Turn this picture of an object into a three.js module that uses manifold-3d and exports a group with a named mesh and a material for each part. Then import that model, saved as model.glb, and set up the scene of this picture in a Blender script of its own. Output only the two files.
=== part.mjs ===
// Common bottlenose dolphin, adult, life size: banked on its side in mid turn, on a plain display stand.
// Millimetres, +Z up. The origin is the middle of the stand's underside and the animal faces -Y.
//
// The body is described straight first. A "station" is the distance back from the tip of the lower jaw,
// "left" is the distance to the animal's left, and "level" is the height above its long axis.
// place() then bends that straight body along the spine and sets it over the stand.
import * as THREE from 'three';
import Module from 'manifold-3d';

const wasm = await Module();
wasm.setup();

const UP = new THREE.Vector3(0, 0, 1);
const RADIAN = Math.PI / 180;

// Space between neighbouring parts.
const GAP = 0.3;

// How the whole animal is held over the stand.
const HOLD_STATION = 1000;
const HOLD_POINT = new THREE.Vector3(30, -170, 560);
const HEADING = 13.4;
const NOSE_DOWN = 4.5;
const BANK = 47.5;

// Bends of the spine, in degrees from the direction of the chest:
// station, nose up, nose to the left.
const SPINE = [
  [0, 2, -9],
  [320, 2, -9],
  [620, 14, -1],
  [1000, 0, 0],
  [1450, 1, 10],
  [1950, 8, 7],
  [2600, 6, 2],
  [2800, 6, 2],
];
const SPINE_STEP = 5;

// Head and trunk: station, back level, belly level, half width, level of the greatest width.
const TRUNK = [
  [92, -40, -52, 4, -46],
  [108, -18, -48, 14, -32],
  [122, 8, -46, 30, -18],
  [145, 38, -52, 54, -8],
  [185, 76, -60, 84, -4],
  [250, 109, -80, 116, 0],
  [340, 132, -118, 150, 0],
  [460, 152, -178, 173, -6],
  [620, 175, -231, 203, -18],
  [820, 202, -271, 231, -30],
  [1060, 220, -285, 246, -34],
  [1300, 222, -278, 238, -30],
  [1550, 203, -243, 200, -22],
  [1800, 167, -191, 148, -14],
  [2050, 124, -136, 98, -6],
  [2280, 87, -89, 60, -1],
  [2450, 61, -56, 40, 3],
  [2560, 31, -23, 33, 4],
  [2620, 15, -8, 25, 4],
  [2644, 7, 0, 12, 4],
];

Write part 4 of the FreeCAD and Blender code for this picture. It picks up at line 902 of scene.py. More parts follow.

+--

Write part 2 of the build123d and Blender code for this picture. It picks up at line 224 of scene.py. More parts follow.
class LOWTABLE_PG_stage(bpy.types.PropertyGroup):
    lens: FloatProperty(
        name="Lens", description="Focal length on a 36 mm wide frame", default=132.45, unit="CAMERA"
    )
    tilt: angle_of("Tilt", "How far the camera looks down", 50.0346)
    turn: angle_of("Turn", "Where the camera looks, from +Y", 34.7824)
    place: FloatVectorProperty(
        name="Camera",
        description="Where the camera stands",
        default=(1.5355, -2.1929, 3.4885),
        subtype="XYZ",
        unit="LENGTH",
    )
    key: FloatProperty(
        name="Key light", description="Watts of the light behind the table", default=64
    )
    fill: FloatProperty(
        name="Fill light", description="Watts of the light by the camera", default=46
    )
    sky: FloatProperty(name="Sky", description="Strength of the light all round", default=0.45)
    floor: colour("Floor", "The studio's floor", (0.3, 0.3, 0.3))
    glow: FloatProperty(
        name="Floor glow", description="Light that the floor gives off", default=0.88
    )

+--

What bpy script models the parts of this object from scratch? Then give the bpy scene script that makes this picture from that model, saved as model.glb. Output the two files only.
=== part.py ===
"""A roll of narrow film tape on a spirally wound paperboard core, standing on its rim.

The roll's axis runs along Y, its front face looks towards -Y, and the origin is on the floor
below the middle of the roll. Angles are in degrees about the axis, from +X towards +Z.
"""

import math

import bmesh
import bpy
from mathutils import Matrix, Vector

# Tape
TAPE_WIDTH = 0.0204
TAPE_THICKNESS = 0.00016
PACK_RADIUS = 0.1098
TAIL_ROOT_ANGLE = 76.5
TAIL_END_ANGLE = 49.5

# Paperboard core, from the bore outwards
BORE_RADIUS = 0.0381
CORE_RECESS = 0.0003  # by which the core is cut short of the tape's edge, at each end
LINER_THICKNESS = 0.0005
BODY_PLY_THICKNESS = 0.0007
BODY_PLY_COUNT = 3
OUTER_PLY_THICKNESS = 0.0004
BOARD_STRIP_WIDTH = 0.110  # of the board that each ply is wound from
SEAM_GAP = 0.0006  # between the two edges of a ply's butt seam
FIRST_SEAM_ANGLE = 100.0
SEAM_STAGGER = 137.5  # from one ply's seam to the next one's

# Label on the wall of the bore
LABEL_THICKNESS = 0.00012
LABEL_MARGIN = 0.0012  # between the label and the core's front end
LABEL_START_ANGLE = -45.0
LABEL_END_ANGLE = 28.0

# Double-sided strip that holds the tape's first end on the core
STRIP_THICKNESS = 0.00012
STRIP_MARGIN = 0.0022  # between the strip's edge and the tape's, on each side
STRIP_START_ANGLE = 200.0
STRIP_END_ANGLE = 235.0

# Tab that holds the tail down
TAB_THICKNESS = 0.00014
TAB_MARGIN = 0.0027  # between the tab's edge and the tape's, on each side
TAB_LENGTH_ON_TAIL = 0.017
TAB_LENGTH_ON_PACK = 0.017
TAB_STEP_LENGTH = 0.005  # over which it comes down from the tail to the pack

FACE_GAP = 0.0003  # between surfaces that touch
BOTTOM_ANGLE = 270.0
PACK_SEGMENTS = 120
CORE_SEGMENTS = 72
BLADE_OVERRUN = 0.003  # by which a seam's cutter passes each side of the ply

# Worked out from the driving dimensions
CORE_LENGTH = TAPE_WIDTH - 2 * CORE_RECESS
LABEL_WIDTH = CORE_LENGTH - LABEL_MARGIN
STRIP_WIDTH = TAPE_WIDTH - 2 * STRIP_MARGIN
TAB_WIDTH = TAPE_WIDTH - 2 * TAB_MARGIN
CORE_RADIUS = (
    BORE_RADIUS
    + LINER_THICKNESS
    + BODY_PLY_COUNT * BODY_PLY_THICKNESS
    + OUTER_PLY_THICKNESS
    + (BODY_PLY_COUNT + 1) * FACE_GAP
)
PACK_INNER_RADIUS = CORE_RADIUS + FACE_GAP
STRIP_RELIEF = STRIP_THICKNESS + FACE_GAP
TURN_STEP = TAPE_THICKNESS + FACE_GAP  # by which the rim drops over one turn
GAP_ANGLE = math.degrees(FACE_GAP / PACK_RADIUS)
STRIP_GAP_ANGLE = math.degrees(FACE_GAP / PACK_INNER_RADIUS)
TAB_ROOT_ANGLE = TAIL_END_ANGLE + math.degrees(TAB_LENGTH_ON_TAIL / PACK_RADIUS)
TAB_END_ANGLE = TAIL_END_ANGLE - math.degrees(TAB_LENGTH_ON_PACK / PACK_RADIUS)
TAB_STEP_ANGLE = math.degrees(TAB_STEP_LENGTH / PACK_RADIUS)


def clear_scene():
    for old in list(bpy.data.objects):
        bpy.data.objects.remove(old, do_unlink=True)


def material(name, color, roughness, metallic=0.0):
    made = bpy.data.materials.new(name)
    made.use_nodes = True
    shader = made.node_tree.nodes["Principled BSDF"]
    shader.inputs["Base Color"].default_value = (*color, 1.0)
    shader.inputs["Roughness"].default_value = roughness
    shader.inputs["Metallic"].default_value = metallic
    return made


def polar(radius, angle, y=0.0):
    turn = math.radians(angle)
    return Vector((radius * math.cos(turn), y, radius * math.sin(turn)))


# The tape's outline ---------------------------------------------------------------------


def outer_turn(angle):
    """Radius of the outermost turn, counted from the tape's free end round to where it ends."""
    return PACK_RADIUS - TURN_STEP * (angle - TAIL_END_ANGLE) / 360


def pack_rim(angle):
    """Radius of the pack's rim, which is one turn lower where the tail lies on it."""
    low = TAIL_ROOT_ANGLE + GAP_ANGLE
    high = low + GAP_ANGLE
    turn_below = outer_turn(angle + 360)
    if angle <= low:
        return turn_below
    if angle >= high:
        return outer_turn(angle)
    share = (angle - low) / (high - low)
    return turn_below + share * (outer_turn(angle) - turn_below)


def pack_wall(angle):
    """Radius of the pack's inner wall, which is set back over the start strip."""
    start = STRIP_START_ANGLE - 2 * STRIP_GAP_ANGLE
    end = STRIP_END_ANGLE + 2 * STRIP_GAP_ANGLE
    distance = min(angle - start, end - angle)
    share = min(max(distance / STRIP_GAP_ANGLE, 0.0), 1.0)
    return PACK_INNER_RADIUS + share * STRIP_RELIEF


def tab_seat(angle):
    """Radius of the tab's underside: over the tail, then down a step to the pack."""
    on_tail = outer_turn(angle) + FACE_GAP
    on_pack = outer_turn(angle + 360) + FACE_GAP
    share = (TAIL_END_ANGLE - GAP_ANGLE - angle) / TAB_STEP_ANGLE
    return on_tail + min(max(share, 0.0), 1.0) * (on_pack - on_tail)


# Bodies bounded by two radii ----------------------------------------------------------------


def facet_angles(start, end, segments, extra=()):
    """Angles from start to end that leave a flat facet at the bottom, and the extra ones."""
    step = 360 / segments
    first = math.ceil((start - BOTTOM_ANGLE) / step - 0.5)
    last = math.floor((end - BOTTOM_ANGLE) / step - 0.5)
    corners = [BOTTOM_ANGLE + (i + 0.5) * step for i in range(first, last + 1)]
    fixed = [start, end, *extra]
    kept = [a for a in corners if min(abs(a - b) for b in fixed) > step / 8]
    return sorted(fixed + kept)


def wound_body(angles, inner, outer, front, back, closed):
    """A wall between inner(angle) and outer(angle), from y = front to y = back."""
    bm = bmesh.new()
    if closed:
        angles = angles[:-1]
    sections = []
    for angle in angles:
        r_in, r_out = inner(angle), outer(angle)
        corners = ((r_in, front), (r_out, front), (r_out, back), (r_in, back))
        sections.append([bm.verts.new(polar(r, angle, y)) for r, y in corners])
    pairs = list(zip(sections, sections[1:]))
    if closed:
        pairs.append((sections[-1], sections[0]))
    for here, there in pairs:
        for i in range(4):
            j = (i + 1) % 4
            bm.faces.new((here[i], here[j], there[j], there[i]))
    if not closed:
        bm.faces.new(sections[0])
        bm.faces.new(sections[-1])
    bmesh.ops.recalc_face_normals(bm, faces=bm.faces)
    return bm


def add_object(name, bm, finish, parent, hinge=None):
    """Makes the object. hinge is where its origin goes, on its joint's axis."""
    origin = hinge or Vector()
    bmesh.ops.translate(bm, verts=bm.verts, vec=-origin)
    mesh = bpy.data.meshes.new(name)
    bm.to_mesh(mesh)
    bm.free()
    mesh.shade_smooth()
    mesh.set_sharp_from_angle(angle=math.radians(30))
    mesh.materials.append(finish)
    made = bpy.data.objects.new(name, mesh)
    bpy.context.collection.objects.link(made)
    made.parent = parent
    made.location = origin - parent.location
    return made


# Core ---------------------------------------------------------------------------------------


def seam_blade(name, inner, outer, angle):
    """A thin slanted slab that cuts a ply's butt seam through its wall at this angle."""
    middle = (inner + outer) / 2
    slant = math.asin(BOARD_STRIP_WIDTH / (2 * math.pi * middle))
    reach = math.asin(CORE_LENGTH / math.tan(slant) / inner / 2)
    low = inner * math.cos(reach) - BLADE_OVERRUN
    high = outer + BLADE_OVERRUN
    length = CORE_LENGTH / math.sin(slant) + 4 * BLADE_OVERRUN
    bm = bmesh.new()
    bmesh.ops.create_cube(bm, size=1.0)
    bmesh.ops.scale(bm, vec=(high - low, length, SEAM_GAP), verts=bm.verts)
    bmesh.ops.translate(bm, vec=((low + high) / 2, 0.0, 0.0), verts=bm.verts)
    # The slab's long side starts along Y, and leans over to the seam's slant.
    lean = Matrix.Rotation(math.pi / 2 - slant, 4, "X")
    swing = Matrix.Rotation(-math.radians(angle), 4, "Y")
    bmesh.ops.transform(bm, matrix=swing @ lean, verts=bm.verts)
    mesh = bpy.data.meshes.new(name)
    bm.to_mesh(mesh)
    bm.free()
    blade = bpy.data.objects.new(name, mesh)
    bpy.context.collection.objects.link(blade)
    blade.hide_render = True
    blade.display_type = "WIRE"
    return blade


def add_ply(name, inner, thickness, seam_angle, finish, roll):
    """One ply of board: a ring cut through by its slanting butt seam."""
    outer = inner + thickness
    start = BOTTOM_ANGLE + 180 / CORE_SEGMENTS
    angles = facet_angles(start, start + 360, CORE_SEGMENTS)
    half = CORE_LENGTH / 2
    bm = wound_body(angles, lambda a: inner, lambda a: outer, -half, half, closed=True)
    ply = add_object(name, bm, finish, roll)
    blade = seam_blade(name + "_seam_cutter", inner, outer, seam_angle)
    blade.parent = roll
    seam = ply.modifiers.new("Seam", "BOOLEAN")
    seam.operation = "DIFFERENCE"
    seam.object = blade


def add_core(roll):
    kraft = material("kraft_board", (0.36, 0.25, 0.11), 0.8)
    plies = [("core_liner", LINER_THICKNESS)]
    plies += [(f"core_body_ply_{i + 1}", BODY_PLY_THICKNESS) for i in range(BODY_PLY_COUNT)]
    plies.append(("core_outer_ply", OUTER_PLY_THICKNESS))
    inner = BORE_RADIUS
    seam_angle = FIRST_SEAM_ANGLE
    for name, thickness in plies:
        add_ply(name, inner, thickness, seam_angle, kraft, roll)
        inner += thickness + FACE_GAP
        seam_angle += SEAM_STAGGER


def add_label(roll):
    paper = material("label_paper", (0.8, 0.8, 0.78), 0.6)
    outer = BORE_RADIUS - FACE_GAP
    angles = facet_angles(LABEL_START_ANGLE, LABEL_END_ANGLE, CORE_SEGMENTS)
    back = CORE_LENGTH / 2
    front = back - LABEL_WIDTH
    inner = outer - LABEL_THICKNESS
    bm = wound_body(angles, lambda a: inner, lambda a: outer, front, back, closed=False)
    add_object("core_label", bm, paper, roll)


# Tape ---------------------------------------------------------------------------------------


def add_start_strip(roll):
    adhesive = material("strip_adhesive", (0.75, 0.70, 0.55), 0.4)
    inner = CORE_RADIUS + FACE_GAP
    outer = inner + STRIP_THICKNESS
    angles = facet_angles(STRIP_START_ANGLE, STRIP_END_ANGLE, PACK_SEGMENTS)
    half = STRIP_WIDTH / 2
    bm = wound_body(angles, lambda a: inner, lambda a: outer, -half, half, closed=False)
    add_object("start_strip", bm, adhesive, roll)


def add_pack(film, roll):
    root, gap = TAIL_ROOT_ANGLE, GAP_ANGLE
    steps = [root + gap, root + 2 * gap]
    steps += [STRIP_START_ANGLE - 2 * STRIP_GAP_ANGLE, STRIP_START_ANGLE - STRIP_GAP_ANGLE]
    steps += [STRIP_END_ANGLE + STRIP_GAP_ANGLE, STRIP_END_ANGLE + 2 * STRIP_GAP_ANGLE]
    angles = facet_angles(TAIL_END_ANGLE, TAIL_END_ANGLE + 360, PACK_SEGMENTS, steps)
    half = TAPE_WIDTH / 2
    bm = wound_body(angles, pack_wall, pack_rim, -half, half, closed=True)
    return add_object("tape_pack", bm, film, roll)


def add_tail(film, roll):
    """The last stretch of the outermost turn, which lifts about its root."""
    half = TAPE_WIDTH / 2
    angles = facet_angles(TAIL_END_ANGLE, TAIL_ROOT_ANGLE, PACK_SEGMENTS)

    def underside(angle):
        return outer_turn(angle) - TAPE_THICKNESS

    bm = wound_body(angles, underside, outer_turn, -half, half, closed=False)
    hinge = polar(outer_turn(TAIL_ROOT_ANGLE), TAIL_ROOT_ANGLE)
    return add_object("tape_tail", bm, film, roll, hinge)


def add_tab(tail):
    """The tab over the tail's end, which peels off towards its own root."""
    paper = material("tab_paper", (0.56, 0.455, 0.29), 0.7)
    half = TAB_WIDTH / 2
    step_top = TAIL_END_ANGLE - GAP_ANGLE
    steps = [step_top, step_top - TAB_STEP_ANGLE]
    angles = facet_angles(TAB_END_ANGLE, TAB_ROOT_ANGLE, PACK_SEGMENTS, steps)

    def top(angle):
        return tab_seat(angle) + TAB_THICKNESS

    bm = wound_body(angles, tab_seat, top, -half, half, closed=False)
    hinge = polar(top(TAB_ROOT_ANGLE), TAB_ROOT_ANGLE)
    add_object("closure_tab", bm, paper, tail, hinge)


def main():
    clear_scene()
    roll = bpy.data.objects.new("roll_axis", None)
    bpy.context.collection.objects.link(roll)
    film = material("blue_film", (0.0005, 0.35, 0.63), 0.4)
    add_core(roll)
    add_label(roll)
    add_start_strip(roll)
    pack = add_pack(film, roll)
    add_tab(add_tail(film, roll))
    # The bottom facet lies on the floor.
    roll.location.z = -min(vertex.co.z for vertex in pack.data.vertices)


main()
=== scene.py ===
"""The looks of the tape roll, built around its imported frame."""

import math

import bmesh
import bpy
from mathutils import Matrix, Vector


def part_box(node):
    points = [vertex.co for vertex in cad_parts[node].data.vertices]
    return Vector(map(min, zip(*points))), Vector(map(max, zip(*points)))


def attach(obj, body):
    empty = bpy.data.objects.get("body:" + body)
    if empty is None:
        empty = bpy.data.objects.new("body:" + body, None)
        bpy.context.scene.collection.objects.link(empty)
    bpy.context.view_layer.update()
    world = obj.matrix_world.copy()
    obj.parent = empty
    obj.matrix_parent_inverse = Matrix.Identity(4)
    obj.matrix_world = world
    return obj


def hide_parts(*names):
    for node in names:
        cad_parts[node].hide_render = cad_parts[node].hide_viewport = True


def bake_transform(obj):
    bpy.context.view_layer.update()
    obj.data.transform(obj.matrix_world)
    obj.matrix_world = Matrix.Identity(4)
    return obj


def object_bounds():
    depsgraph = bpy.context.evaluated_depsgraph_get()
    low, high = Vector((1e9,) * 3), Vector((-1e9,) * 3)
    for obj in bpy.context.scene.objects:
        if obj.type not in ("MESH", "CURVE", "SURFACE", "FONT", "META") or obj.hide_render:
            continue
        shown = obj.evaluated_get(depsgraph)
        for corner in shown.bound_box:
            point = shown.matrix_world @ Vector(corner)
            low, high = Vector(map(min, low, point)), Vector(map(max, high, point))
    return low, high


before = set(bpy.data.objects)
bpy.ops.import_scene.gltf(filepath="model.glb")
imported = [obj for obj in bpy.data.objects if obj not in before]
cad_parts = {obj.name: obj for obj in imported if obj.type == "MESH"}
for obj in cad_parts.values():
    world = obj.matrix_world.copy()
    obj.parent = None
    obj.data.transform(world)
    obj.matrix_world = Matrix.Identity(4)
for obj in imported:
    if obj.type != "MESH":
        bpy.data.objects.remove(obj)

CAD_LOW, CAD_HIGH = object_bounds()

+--

Your task is to retype the entries verbatim, starting with the line that holds "step_top = TAIL_END_ANGLE - GAP_ANGLE" and stopping after the line that holds "bpy.context.scene.collection.objects.link(empty)".

    step_top = TAIL_END_ANGLE - GAP_ANGLE
    steps = [step_top, step_top - TAB_STEP_ANGLE]
    angles = facet_angles(TAB_END_ANGLE, TAB_ROOT_ANGLE, PACK_SEGMENTS, steps)

    def top(angle):
        return tab_seat(angle) + TAB_THICKNESS

    bm = wound_body(angles, tab_seat, top, -half, half, closed=False)
    hinge = polar(top(TAB_ROOT_ANGLE), TAB_ROOT_ANGLE)
    add_object("closure_tab", bm, paper, tail, hinge)


def main():
    clear_scene()
    roll = bpy.data.objects.new("roll_axis", None)
    bpy.context.collection.objects.link(roll)
    film = material("blue_film", (0.0005, 0.35, 0.63), 0.4)
    add_core(roll)
    add_label(roll)
    add_start_strip(roll)
    pack = add_pack(film, roll)
    add_tab(add_tail(film, roll))
    # The bottom facet lies on the floor.
    roll.location.z = -min(vertex.co.z for vertex in pack.data.vertices)


main()
=== scene.py ===
"""The looks of the tape roll, built around its imported frame."""

import math

import bmesh
import bpy
from mathutils import Matrix, Vector


def part_box(node):
    points = [vertex.co for vertex in cad_parts[node].data.vertices]
    return Vector(map(min, zip(*points))), Vector(map(max, zip(*points)))


def attach(obj, body):
    empty = bpy.data.objects.get("body:" + body)
    if empty is None:
        empty = bpy.data.objects.new("body:" + body, None)
        bpy.context.scene.collection.objects.link(empty)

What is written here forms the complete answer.